Although there is one interpretation translated below, many different interpretations can be found depending on the context in which the haka is being
Pīkarikari ngā taringa
Tēnā i ruia(1)
Anei te hikuroa o Hotumauea(3) Kua puta i te rua
Tahi ka riri toru ka whā
Hōmai ō kupu kia wetewetea, wetewetea Ara tū ara tē ara tau
(Call to attention)
Assume the stance of a chief!
Reveal your inner strength!
Of a hundred taniwha!
On every bend (of the river)
There is a taniwha!
Behold the entourage of Hotumauea Who stand before you (like taniwha)
There will be continuous battle
Give me your threats and I shall make short work of them
In the heat of battle
Behold, the hundred taniwha of Waikato!
(1) The word “ruia” makes reference to the following proverb. “Ruia taitea, kia tū ko taikākā anake”. This translates to say “strip away the sapwood so that the heartwood stands alone”. It is a reference to searching within for inner strength to bring forth one’s true potential.
(2) Waikato taniwharau, he piko he taniwha, he piko he taniwha – A well-known Waikato proverb that translates to say “Waikato of a hundred taniwha, on every bend (of the river) there lives a taniwha”. The word “taniwha” is largely believed to be a metaphor for the many chiefs that lived along the Waikato river.
(3) Hotumauea – the ancestor attributed as the founding chief of the area settled by Ngāti Wairere. Ngāti Wairere is one of the major hapū (sub-tribes) of the Hamilton area, and the hapū that is regarded as mana whenua over the land of Hamilton Boys’ High School.
The waiata of Hamilton Boys’ High School
The first verse of the school song is dedicated to the values of the school crest represented by the star (excellence), lion (courage) and sash (service). It encourages us to have a strong sense of personal expectation so that the community can benefit from the knowledge and skills the individual develops on their journey through education.
The second verse is a proud dedication to the Waikato. With this verse we also explain who we are, where we are from, and reaffirm our intent to live up to the example of those who walked this path before us. As part of these messages we acknowledge a significant ancestor of the local sub-tribe, Hotumauea. We also mention the pepeha of the local people – ko Taupiri te maunga, ko Waikato te awa, ko Pōtatau te tangata.
He tapuwae ā-nuku, ā-rangi nā Tāwhaki
Whāia kia niwha te iti kahurangi
Hei oranga tangata, oranga whānau
Hei oranga ā-iwi
He tapuwae ā-Hotu , he hāraunga ā-nuku
Toa taumata rau, te tauira ka aru
Ko Taupiri te maunga, Waikato te awa
Pōtatau te tangata
Follow in the footsteps of our forbears
Courageously pursue the height of excellence
For the well-being of all
United together, it shall be done
Follow the footsteps of Hotu, imprinted on the earth
He is the example of strength that shall be pursued
Taupiri is the mountain, Waikato is the river
Pōtatau is the chief
United we stand proud, for we are of the Waikato
(1) “The footsteps of the earth and heavens of Tāwhaki” – a reference to his feat of attaining the kete of knowledge and that we should follow his example.

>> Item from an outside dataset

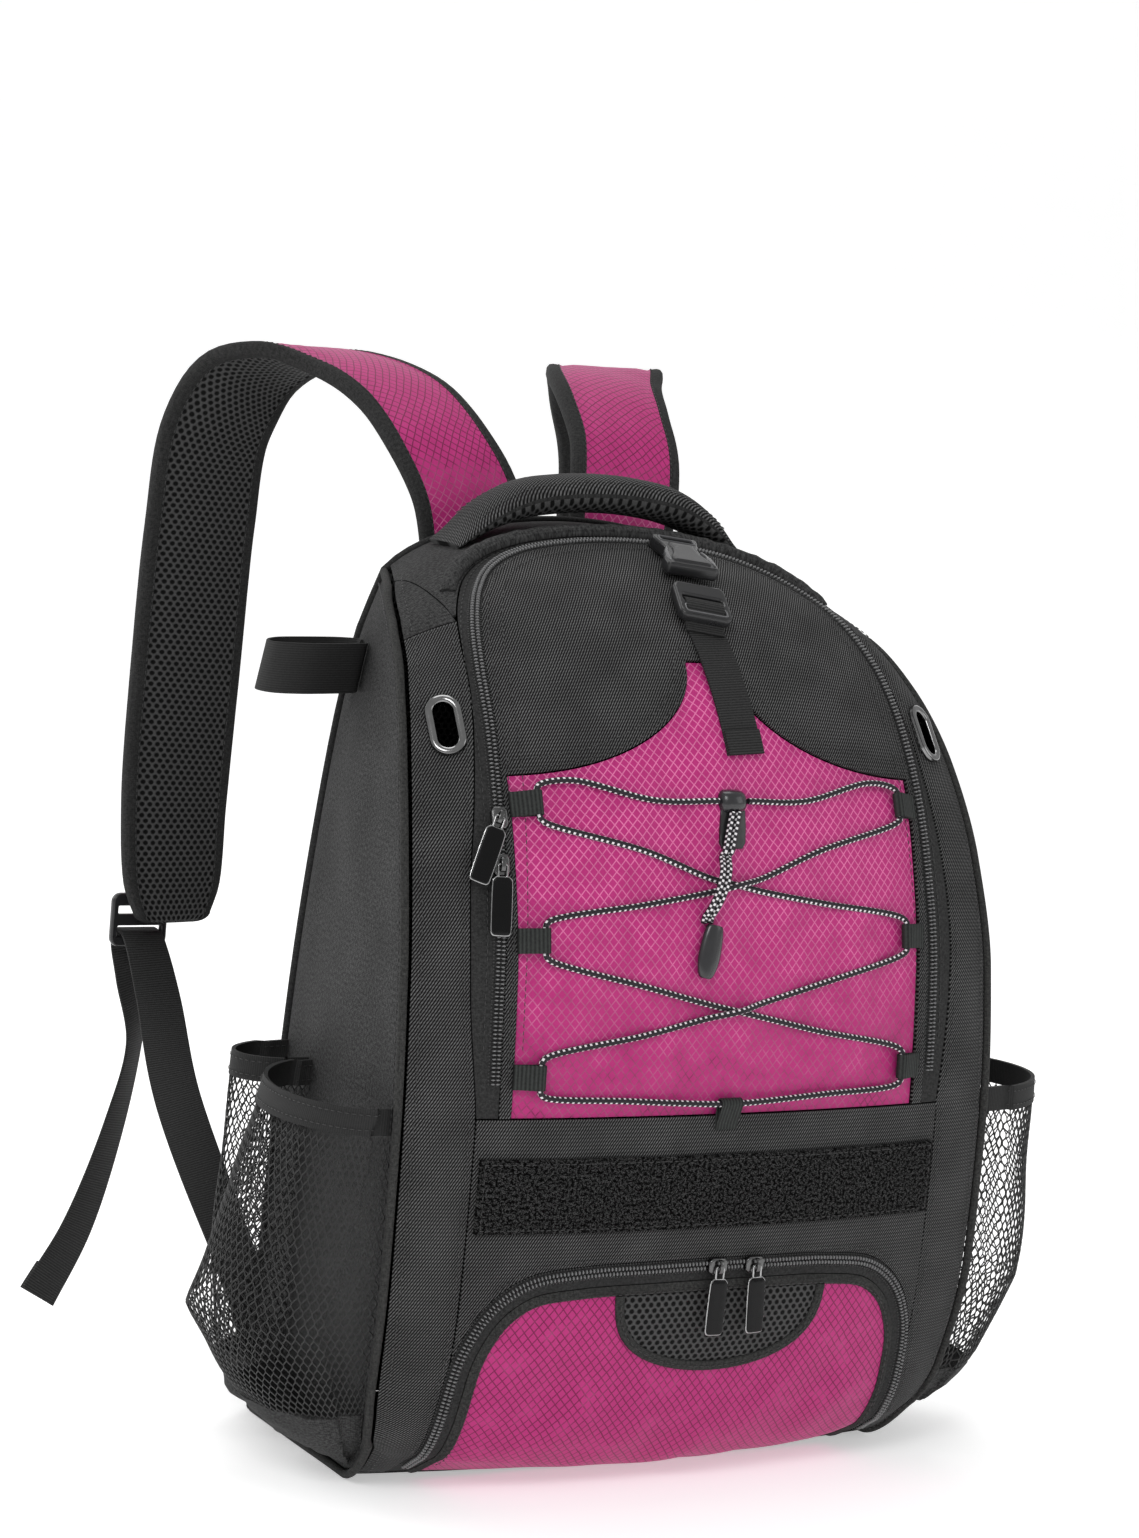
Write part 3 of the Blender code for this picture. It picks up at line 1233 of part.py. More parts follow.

(2) Reference to the incredible strength of Tāwhaki to complete the task. This thought is representative of the lion on the school crest.
(3) “To ascend (the heavens) and obtain what is precious” – the words “iti kahurangi” has a double meaning and comes from a well known Māori proverb that talks of pursuing what is precious to you (your goals), and let nothing but a lofty mountain stand in your way. The “iti kahurangi” from the perspective of Tāwhaki represents the kete of knowledge. But from the perspective of an HBHS student, it represents the goals one sets for himself. This idea is representative of the star on the school crest.

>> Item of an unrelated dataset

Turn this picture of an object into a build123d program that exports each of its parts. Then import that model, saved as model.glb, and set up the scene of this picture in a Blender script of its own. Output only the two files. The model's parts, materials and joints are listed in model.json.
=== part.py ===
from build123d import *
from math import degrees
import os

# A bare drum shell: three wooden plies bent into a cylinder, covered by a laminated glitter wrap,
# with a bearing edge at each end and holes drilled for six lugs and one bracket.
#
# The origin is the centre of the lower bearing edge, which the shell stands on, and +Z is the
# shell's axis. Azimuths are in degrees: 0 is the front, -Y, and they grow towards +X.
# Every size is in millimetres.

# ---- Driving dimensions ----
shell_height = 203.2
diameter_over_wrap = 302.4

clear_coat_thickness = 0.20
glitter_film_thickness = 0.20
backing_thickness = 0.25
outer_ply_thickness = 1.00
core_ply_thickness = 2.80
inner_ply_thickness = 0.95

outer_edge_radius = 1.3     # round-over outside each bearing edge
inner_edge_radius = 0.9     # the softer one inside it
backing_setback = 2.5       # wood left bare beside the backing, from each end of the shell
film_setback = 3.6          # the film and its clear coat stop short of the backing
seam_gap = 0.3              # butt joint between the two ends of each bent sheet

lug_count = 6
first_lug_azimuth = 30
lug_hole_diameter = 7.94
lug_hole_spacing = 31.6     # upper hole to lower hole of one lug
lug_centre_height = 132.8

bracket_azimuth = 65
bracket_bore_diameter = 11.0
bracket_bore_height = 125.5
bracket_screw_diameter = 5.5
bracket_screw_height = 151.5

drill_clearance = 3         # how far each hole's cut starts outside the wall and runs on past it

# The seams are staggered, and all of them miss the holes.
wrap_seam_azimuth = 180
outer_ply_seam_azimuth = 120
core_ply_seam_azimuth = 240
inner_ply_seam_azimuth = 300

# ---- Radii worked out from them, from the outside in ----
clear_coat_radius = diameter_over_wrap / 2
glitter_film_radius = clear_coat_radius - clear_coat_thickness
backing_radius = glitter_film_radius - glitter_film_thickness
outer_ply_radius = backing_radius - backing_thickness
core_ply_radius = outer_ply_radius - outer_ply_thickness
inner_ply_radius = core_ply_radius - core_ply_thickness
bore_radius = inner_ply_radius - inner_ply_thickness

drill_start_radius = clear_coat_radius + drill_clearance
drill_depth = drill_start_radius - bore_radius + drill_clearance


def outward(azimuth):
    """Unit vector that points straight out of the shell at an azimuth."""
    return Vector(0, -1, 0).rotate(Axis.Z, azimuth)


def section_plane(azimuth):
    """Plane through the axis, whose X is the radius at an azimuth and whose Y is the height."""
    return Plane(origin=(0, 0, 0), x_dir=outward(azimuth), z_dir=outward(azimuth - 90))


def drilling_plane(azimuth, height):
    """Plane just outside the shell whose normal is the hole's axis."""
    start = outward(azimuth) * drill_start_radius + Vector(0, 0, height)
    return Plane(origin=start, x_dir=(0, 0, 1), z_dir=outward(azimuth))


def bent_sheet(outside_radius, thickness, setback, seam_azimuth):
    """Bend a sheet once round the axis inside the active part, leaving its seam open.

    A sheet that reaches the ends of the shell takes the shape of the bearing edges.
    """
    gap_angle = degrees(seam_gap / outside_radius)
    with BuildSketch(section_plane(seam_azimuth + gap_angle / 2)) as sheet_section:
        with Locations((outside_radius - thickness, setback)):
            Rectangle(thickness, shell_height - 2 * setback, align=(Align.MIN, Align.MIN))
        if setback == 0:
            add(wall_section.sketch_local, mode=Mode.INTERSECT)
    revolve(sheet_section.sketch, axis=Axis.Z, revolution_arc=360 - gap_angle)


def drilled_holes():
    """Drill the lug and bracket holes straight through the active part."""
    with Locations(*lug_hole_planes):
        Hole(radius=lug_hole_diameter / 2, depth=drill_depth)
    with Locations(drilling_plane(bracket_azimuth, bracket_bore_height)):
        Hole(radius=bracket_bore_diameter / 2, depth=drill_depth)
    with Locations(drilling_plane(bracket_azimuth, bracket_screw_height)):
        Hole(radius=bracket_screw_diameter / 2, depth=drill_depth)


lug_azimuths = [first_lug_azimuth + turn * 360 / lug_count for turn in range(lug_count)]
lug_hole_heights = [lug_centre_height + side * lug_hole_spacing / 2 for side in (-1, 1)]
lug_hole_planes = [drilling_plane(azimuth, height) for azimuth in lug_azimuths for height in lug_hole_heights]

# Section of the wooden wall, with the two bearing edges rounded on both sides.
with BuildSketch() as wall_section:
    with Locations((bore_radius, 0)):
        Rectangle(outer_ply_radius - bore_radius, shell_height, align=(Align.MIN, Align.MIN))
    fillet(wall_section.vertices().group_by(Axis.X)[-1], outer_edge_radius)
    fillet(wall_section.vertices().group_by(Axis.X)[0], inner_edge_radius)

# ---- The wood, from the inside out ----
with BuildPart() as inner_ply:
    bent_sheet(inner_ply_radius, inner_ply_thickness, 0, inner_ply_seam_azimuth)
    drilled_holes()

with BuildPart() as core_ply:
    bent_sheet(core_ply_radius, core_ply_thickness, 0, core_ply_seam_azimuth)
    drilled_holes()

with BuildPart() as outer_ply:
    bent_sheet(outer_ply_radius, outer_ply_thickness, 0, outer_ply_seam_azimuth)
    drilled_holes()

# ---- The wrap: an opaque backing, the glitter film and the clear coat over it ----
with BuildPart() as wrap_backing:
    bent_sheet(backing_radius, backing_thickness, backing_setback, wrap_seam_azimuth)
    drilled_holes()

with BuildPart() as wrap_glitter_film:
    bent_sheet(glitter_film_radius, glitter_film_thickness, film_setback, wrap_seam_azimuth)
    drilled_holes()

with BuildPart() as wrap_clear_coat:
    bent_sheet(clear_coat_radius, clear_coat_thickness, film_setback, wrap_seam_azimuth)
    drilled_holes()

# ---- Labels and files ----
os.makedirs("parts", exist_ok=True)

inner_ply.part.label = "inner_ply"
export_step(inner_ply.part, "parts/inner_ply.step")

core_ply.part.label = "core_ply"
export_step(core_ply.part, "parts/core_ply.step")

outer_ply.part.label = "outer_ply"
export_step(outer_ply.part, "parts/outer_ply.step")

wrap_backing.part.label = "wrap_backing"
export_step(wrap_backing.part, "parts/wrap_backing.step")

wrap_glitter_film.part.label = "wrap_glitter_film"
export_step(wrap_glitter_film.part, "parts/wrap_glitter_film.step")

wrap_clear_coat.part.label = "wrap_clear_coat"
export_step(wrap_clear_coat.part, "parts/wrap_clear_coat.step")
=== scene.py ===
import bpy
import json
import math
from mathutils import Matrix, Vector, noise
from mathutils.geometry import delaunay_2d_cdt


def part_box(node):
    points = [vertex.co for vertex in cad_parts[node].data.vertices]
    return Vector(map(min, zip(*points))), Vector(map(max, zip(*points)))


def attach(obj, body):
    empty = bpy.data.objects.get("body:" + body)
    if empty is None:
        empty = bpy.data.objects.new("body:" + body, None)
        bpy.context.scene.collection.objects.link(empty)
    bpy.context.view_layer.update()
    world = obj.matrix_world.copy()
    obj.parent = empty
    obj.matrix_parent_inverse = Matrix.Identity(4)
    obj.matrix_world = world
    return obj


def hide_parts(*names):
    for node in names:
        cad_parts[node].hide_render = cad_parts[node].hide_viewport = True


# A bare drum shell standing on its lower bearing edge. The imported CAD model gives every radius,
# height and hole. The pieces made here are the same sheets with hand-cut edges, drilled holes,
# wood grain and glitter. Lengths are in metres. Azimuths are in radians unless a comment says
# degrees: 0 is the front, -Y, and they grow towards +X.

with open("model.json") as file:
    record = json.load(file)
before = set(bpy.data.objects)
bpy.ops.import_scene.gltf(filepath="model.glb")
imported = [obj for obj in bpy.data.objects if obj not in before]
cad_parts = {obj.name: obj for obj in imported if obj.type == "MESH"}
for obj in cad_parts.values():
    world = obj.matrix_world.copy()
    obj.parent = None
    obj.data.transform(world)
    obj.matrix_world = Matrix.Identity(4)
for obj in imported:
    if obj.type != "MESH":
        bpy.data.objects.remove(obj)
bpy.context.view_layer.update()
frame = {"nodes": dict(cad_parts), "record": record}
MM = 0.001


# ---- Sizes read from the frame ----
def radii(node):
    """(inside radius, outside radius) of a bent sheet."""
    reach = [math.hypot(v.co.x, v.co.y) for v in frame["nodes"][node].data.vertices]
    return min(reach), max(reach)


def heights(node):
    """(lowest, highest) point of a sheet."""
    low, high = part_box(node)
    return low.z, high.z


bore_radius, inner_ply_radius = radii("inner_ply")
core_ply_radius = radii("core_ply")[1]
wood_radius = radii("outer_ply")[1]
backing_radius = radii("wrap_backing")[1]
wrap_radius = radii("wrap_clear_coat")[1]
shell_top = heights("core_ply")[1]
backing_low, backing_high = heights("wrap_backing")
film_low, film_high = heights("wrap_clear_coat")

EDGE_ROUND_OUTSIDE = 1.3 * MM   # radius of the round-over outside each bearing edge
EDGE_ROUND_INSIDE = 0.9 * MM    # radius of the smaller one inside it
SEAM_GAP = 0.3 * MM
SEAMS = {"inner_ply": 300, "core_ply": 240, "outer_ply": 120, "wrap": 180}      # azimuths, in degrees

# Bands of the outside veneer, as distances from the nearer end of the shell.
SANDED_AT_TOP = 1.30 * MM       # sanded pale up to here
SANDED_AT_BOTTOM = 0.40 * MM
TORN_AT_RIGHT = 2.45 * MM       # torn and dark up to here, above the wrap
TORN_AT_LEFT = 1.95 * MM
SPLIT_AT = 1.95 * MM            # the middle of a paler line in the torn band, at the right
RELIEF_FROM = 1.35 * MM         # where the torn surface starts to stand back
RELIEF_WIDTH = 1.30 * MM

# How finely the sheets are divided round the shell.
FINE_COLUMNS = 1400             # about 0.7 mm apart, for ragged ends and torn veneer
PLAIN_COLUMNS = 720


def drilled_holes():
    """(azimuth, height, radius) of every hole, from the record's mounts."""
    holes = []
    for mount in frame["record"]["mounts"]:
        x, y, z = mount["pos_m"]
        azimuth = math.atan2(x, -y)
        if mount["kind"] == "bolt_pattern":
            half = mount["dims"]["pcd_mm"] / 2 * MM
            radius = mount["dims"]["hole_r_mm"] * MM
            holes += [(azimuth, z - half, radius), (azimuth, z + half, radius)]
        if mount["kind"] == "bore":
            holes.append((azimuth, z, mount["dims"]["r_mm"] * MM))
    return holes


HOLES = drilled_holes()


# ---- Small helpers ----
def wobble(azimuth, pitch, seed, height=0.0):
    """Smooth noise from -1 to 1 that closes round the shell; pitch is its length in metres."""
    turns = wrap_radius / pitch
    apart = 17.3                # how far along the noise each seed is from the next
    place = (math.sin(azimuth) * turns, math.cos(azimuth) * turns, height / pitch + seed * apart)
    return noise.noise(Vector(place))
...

(4) Reference to those who benefit from the selfless act of Tāwhaki – the individual, his family, and ultimately the wider community. This idea is representative of the sash on the school crest.
(5) Reference to a well known proverb of King Tāwhiao that talks of strength in uniting under a common vision.
(6) Hotu is short for Hotumauea the ancestor attributed as the founding chief of the area settled by Ngāti Wairere. He was a courageous and powerful warrior with extraordinary athletic ability. Ngāti Wairere is one of the major hapū (sub-tribes) of the Hamilton area, and the hapū that is regarded as mana whenua for Hamilton Boys’ High School.